Beyond playing out the economic logic against gift giving, Waldfogel has conducted surveys to measure how much value this inefficient practice destroys. He asks gift recipients to estimate the monetary value of the gifts they’ve received, and the amount they would have been willing to pay for them. His conclusion: “We value items we receive as gifts 20 percent less, per dollar spent, than items we buy for ourselves.” This 20 percent figure enables Waldfogel to estimate the total “value destruction” brought about, nationwide, by holiday gift giving: “Given the $65 billion in U.S. holiday spending per year, that means we get $13 billion less in satisfaction than we would receive if we spent that money the usual way—carefully, on ourselves. Americans celebrate the holidays with an orgy of value destruction.”
If gift giving is a massively wasteful and inefficient activity, why do we persist in it? It isn’t easy to answer this question within standard economic assumptions. In his economics textbook, Gregory Mankiw tries gamely to do so. He begins by observing that “gift giving is a strange custom” but concedes that it’s generally a bad idea to give your boyfriend or girlfriend cash instead of a birthday present. But why?

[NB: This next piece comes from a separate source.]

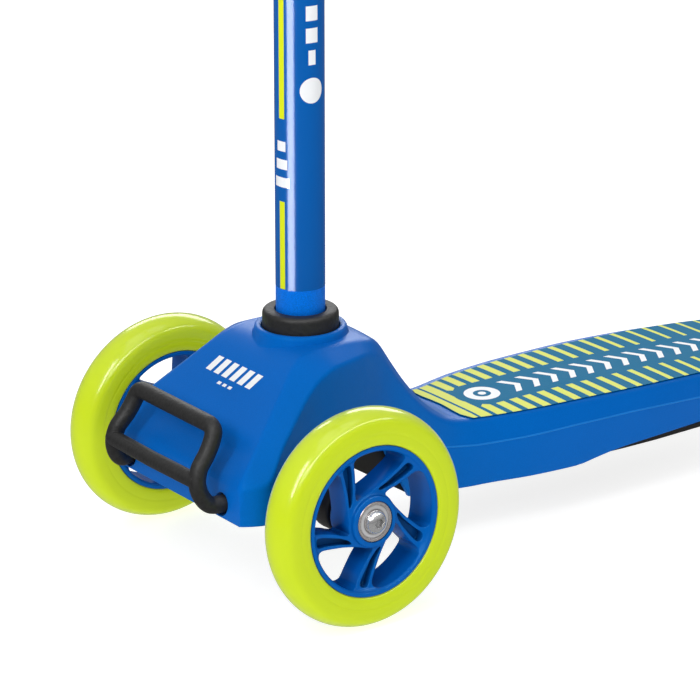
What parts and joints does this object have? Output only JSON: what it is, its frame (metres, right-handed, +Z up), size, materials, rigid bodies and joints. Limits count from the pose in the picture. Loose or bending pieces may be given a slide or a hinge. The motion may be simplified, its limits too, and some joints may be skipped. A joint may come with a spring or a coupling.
{
  "type": "kick scooter",
  "caption": "Small lean-to-steer kick scooter: moulded hood and deck, two cambered front wheels on a sprung truck, a rear wheel with a foot brake, and a telescopic T-bar column.",
  "frame": {"origin": "on the ground, at the middle of the overall width and length", "axes": "+Z up, -Y forward (towards the two front wheels), +X to the scooter's left"},
  "size_m": [0.276, 0.5594, 0.668],
  "materials": {
    "bar_end_left": "moulded",
    "bar_end_right": "moulded",
    "brake_fender": "satin",
    "brake_hinge_pin": "bright plated",
    "brake_spring": "ground",
    "centring_spring_left": "elastomer",
    "centring_spring_right": "elastomer",
    "clamp_bolt": "bright plated",
    "clamp_lever": "satin",
    "column_collar": "satin",
    "column_tube": "painted, with a glossy film above its foot",
    "deck_grip_mat": "printed sheet, teal with lime stripes",
    "deck_shell": "satin moulded",
    "front_left_axle_bolt": "bright plated",
    "front_left_bearing_inner": "ground",
    "front_left_bearing_outer": "ground",
    "front_left_bearing_spacer": "ground",
    "front_left_hub": "moulded",
    "front_left_tyre": "cast polyurethane, slightly translucent",
    "front_right_axle_bolt": "bright plated",
    "front_right_bearing_inner": "ground",
    "front_right_bearing_outer": "ground",
    "front_right_bearing_spacer": "ground",
    "front_right_hub": "moulded",
    "front_right_tyre": "cast polyurethane, slightly translucent",
    "grip_left": "ribbed",
    "grip_right": "ribbed",
    "handlebar": "bright plated tube",
    "height_clamp": "satin",
    "pivot_bolt": "bright plated",
    "pivot_nut": "bright plated",
    "rear_axle_bolt": "bright plated",
    "rear_axle_nut": "bright plated",
    "rear_bearing_left": "ground",
    "rear_bearing_right": "ground",
    "rear_bearing_spacer": "ground",
    "rear_fork": "satin moulded",
    "rear_hub": "moulded",
    "rear_tyre": "cast polyurethane, slightly translucent",
    "release_bail": "satin",
    "release_latch": "ground",
    "tray_screw_1": "bright plated",
    "tray_screw_2": "bright plated",
    "tray_screw_3": "bright plated",
    "tray_screw_4": "bright plated",
    "truck_base": "satin moulded",
    "truck_hanger": "satin",
    "underside_tray": "satin moulded"
  },
  "bodies": {
    "base": {"deck_shell": "deck_shell", "deck_grip_mat": "deck_grip_mat", "underside_tray": "underside_tray", "tray_screw_1": "tray_screw_1", "tray_screw_2": "tray_screw_2", "tray_screw_3": "tray_screw_3", "tray_screw_4": "tray_screw_4", "truck_base": "truck_base", "pivot_bolt": "pivot_bolt", "pivot_nut": "pivot_nut", "centring_spring_left": "centring_spring_left", "centring_spring_right": "centring_spring_right", "column_collar": "column_collar", "column_tube": "column_tube", "height_clamp": "height_clamp", "clamp_bolt": "clamp_bolt", "rear_fork": "rear_fork", "rear_axle_bolt": "rear_axle_bolt", "rear_axle_nut": "rear_axle_nut", "rear_bearing_spacer": "rear_bearing_spacer", "brake_hinge_pin": "brake_hinge_pin", "brake_spring": "brake_spring"},
    "truck": {"truck_hanger": "truck_hanger", "front_left_axle_bolt": "front_left_axle_bolt", "front_right_axle_bolt": "front_right_axle_bolt", "front_left_bearing_spacer": "front_left_bearing_spacer", "front_right_bearing_spacer": "front_right_bearing_spacer"},
    "front_left_wheel": {"front_left_tyre": "front_left_tyre", "front_left_hub": "front_left_hub", "front_left_bearing_outer": "front_left_bearing_outer", "front_left_bearing_inner": "front_left_bearing_inner"},
    "front_right_wheel": {"front_right_tyre": "front_right_tyre", "front_right_hub": "front_right_hub", "front_right_bearing_outer": "front_right_bearing_outer", "front_right_bearing_inner": "front_right_bearing_inner"},
    "rear_wheel": {"rear_tyre": "rear_tyre", "rear_hub": "rear_hub", "rear_bearing_left": "rear_bearing_left", "rear_bearing_right": "rear_bearing_right"},
    "brake": {"brake_fender": "brake_fender"},
    "bail": {"release_bail": "release_bail"},
    "latch": {"release_latch": "release_latch"},
    "bar": {"handlebar": "handlebar", "grip_left": "grip_left", "grip_right": "grip_right", "bar_end_left": "bar_end_left", "bar_end_right": "bar_end_right"},
    "lever": {"clamp_lever": "clamp_lever"}
  },
  "joints": [
    {"name": "truck_steer", "type": "hinge", "parent": "base", "child": "truck", "pos_m": [0, -0.20465, 0.0668], "axis": [0, -0.8443, 0.5358], "range_deg": [-12, 12], "stiffness_Nm_per_rad": 20, "deforming": ["centring_spring_left", "centring_spring_right"]},
    {"name": "front_left_spin", "type": "hinge", "parent": "truck", "child": "front_left_wheel", "pos_m": [0.09525, -0.20465, 0.06], "axis": [0.999, 0, 0.0454], "continuous": true},
    {"name": "front_right_spin", "type": "hinge", "parent": "truck", "child": "front_right_wheel", "pos_m": [-0.09525, -0.20465, 0.06], "axis": [0.999, 0, -0.0454], "continuous": true},
    {"name": "rear_spin", "type": "hinge", "parent": "base", "child": "rear_wheel", "pos_m": [0, 0.23335, 0.04], "axis": [1, 0, 0], "continuous": true},
    {"name": "height_slide", "type": "slide", "parent": "base", "child": "bar", "axis": [0, 0, 1], "range_m": [0, 0.12]},
    {"name": "clamp_lever_turn", "type": "hinge", "parent": "base", "child": "lever", "pos_m": [0, -0.20215, 0.48], "axis": [-1, 0, 0], "range_deg": [0, 110]},
    {"name": "brake_press", "type": "hinge", "parent": "base", "child": "brake", "pos_m": [0, 0.19385, 0.063], "axis": [-1, 0, 0], "range_deg": [0, 4], "stiffness_Nm_per_rad": 1.5, "springref_deg": -5.73},
    {"name": "bail_pull", "type": "hinge", "parent": "base", "child": "bail", "pos_m": [0, -0.25265, 0.066], "axis": [1, 0, 0], "range_deg": [0, 6], "stiffness_Nm_per_rad": 1, "springref_deg": -5.73},
    {"name": "latch_slide", "type": "slide", "parent": "base", "child": "latch", "axis": [0, -1, 0], "range_m": [0, 0.003]}
  ],
  "couplings": [
    {"joint": "latch_slide", "follows": "bail_pull", "m_per_rad": 0.0285}
  ]
}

Mankiw’s explanation is that gift giving is a mode of “signaling,” an economist’s term for using markets to overcome “information asymmetries.” So, for example, a man contemplating a gift for his girlfriend “has private information that the girlfriend would like to know: Does he really love her? Choosing a good gift for her is a signal of his love.” Since it takes time and effort to look for a gift, choosing an apt one is a way for him “to convey the private information of his love for her.”